Or Les Reliques de la mort, qui concluaient les aventures du jeune sorcier, passent pour un aimable badinage à côté des Crimes de Grindelwald. La noirceur est ici abyssale, l’espérance de vie des personnages est tombée au niveau de celle des habitants de Westeros (Game of Thrones), sans que ce phénomène suscite beaucoup d’émotion. Celle-ci est absente, remplacée par de sombres ruminations sur la nature du pouvoir, des analogies bancales entre le monde de la magie inventé au fil des épisodes de Harry Potter et les démocraties européennes entre les deux guerres mondiales. La présence de dragons chinois ou l’apparition d’une incarnation presque juvénile d’Albus Dumbledore (Jude Law) n’y font rien, le film croule sous un esprit de sérieux désolant, qui, au fil des heures, agit comme un philtre d’ennui.

Ahurissement vaguement naïf

L’une des manifestations les plus frappantes de cette monotonie affecte la physionomie d’Eddie Redmayne. L’acteur britannique, qui reprend le rôle de Norbert Dragonneau, magizoologiste (spécialiste des créatures magiques), affiche une expression unique, un ahurissement vaguement naïf dont on aimerait croire qu’elle est le résultat de la lecture du scénario. Dragonneau doit affronter à la fois un génie du mal, Grindelwald (Johnny Depp, tout de blanc maquillé, la lèvre supérieure immobilisée en un rictus méprisant) et la bureaucratie du ministère de la magie.

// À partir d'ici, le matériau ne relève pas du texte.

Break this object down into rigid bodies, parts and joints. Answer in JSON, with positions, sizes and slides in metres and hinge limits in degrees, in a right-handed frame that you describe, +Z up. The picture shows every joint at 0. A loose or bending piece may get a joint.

Le film va de New York à Londres, de Londres à Paris, s’achève au Père-Lachaise en un cataclysme meurtrier

Le film va de New York à Londres, de Londres à Paris, s’achève au Père-Lachaise en un cataclysme meurtrier, traversant des foules qui évoquent celles qui formaient les cortèges des années 1930. J. K. Rowling et David Yates ont quelque chose à dire sur les dangers de l’absolutisme, du racisme, de l’élitisme (les partisans de Grindelwald défendent les magiciens de pure extraction et réprouvent les métissages). Mais quoi ? La réprobation manifestée à l’égard des aristocrates se heurte à l’importance que prennent les généalogies des personnages, devenues des enjeux indépassables, la critique de la bureaucratie est contredite par la complication de l’intrigue, qui vaut tous les formulaires en triple exemplaire du monde.

Les effets spéciaux numériques ont beau recouvrir un Paris de pixels d’un voile de deuil, peupler le ciel de la capitale de créatures volantes inédites, la magie s’est dissipée pour ne laisser qu’un chaos aveuglant, assourdissant. On se souvient des jours heureux du Quidditch et de la bièraubeurre et l’on remet un vieux DVD dans le lecteur.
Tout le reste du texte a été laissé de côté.